In his statement, Nordenberg expressed optimism that the panel’s work could result in an end to higher-education funding cuts.

“One can never predict how a group process ultimately will unfold, and it certainly would have been far better if the commission announced by the governor had been at work before we were targeted for such deep and disproportionate cuts to our state funding. Still, if the commission lives up to its potential, it could shape the face of public higher education in Pennsylvania for years to come,” he said.

State General Assembly representatives for the Oakland community were quick to state their opposition to the governor’s budget. State Sens. Jim Ferlo and Jay Costa, both D-Pittsburgh, were unavailable for comment but did release statements opposing the governor’s budget proposal.

Democratic state Rep. Dan Frankel, whose 23rd District includes Pitt as well as Carlow, CMU and Chatham, said that higher education is crucial for the economic vitality of his district.

“The University of Pittsburgh has been an enormous economic engine that has shielded western Pennsylvania from the worst of the recession by being a consistent job creator,” he said.

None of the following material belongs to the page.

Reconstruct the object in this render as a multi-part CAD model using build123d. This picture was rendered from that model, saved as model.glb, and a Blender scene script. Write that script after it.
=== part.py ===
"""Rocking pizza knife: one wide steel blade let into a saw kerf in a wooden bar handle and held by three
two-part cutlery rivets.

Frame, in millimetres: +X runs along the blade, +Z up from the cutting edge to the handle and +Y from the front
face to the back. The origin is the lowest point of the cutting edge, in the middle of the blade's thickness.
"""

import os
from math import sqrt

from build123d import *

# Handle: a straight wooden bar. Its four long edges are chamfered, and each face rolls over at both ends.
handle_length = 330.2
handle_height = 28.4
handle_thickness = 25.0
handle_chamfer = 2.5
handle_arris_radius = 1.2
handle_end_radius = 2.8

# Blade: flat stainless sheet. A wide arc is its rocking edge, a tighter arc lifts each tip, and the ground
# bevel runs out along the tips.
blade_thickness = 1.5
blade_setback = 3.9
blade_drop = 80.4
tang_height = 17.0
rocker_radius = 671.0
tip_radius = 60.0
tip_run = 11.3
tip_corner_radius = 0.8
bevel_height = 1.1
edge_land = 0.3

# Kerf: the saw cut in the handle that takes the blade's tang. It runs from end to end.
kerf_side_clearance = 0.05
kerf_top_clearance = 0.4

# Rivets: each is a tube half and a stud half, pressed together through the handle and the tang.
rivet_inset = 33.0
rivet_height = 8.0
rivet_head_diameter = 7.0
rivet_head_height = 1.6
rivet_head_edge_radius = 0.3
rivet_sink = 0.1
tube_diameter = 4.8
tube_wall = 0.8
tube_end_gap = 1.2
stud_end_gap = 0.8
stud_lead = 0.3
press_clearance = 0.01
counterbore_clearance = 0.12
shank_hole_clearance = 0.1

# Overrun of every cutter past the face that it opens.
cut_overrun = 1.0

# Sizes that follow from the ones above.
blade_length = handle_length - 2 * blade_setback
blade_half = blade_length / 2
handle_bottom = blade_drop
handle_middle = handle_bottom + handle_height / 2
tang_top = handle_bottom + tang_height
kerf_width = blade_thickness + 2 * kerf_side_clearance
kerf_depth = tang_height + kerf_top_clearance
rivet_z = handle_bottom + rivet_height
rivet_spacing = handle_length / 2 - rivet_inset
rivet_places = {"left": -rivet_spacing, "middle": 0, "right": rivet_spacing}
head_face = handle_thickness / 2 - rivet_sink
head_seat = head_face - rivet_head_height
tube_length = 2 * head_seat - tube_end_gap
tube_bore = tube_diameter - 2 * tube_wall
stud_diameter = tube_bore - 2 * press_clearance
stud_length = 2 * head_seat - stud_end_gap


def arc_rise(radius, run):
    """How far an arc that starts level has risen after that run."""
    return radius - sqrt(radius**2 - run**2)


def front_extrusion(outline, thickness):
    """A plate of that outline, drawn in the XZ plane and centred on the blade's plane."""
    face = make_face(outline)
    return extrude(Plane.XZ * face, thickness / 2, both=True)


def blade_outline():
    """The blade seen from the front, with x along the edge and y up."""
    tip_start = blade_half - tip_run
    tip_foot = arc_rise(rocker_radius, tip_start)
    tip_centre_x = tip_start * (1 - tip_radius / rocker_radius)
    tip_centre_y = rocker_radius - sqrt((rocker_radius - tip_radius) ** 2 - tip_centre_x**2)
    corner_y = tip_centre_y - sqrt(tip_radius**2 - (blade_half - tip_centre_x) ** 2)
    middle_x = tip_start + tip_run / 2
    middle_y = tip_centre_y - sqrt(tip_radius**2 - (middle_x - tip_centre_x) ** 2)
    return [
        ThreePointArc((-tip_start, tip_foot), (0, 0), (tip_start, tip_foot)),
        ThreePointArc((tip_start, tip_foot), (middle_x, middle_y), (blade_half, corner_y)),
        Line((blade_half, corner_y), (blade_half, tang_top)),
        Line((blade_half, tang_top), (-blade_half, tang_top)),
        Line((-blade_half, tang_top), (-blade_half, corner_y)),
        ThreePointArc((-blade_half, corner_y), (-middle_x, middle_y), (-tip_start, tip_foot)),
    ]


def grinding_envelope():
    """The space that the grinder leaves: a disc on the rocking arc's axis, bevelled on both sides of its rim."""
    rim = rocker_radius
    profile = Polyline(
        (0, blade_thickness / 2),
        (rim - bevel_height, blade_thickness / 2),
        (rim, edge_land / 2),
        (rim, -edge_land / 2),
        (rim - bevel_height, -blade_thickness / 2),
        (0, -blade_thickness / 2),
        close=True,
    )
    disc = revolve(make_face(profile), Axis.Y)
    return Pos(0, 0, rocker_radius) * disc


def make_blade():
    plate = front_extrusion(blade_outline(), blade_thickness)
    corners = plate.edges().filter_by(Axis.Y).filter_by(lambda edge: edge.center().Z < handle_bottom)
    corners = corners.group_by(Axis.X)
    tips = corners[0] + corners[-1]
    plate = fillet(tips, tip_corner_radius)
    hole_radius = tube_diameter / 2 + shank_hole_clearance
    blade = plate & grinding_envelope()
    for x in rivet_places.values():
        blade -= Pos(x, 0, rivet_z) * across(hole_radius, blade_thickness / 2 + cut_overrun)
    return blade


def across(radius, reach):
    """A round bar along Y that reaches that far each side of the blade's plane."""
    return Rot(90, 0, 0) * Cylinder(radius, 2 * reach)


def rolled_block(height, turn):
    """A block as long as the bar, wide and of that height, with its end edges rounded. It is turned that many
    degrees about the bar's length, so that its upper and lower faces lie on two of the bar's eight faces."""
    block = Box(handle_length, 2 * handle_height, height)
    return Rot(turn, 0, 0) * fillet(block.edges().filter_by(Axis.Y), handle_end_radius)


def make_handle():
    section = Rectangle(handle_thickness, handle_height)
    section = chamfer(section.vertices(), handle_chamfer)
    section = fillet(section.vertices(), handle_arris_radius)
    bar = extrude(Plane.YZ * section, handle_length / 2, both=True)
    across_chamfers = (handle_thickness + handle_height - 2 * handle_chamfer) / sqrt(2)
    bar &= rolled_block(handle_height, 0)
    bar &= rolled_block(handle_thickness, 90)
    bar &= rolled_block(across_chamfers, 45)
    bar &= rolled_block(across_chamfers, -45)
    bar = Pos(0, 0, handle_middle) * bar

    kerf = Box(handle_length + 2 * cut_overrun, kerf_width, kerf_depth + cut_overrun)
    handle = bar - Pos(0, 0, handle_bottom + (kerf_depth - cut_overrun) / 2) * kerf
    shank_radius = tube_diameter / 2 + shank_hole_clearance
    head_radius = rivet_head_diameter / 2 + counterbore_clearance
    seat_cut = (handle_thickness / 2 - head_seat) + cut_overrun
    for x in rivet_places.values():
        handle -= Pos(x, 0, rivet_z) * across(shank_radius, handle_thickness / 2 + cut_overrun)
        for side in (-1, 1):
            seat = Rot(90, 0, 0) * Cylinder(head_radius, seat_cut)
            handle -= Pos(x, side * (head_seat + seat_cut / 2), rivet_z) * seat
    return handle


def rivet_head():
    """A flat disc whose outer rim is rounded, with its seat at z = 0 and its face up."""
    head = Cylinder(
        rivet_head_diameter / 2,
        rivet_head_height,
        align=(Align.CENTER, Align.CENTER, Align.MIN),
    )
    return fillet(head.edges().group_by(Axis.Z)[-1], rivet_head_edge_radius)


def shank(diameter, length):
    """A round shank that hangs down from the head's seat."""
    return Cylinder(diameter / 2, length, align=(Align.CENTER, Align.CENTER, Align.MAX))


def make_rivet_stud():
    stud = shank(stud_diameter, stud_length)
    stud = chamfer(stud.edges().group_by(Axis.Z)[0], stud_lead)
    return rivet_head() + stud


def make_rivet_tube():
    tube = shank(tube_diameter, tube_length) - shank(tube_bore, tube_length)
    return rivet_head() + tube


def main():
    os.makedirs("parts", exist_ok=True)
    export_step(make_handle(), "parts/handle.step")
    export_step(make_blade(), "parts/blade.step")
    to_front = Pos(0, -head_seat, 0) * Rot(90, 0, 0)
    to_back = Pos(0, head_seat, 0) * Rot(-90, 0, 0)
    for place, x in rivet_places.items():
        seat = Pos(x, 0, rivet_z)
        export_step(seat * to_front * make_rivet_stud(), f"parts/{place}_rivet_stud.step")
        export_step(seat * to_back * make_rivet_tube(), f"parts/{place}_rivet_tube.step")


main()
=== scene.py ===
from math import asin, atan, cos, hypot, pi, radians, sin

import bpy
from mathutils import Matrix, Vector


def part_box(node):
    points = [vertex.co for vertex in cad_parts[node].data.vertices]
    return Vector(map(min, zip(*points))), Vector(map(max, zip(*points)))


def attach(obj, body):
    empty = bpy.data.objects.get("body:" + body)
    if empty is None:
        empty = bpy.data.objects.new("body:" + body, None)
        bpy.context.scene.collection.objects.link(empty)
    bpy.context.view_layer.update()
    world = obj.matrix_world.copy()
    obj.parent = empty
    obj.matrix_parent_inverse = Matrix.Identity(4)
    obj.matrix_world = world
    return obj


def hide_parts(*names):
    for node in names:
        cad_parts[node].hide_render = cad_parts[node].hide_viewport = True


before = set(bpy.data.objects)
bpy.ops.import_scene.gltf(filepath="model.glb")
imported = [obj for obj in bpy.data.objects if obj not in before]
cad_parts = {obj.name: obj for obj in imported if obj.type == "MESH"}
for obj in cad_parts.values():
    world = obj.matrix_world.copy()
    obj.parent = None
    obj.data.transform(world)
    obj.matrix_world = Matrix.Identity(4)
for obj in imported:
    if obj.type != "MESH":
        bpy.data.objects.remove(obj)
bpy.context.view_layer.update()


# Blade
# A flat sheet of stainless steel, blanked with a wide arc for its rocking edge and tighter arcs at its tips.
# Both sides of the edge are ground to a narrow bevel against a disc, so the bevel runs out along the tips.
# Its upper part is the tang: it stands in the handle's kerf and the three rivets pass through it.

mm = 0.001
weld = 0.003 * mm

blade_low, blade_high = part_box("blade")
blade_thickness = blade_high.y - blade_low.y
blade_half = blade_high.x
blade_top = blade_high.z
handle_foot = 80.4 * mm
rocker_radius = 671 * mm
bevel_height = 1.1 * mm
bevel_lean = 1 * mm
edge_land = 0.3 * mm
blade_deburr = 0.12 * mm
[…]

Frankel also said he was worried about cuts to public education in the proposed budget, as well as about the state of public transportation in the western part of the state, which he described as in “crisis.”

Frankel called for advocates of higher education to campaign for sources of revenue — such as a higher tax on Marcellus Shale drilling than the one that passed the state Senate Tuesday — as a solution to the budget cuts.

State Sen. Wayne Fontana, whose 42nd District encompasses parts of Pittsburgh and the surrounding municipalities, also opposes the proposed education cuts.

“It’s not good news,” Fontana said. “It’s only reasonable to think that higher tuition will also happen this year going forward. What we plan to do is to be a voice for all of you [at Pitt]. We’re screaming and kicking and scratching. But the strategy is also for those of you in universities out there to get involved and be a voice also.”

SGB President James Landreneau said that in recent weeks, his organization has already gotten a head start on following Fontana’s advice.

Over the past few weeks, Landreneau has attended meetings with members of Pitt’s Government Relations Office to plan reactive steps to Corbett’s proposed cuts.

“We want to promote more student feedback and encourage more students to attend Pitt Day in Harrisburg,” Landreneau said about the rally planned for March 13.

The SGB president also said that other plans are in the works, such as a collaborative letter-writing campaign in conjunction with Pitt’s Graduate School of Public and International Affairs and College of General Studies, measures to spread Pitt students’ personal stories and efforts to meet with all Pitt clubs to generate support.

In addition to the cuts to higher education, the proposed budget includes the dismissal of 1,550 state workers, a $1.5 billion dollar cut to public education, a $24.1 million cut to conservation and natural resources and a $5.3 million cut to the funding of agriculture, among other trimmings.

The budget includes significant increases for public welfare, which will receive a $607.7 million funding increase. The increase will go toward medical assessment and care for mental health and intellectual disabilities. But within the same department of public welfare, funding will simultaneously be cut from; child welfare, cash grants and child development.

Military and Veterans Affairs and state police could also see increases of $19.7 million and $10 million, respectively, in their funding under Corbett’s proposed budget.

For the first time in 10 years, no significant funding increase is planned for the Department of Corrections.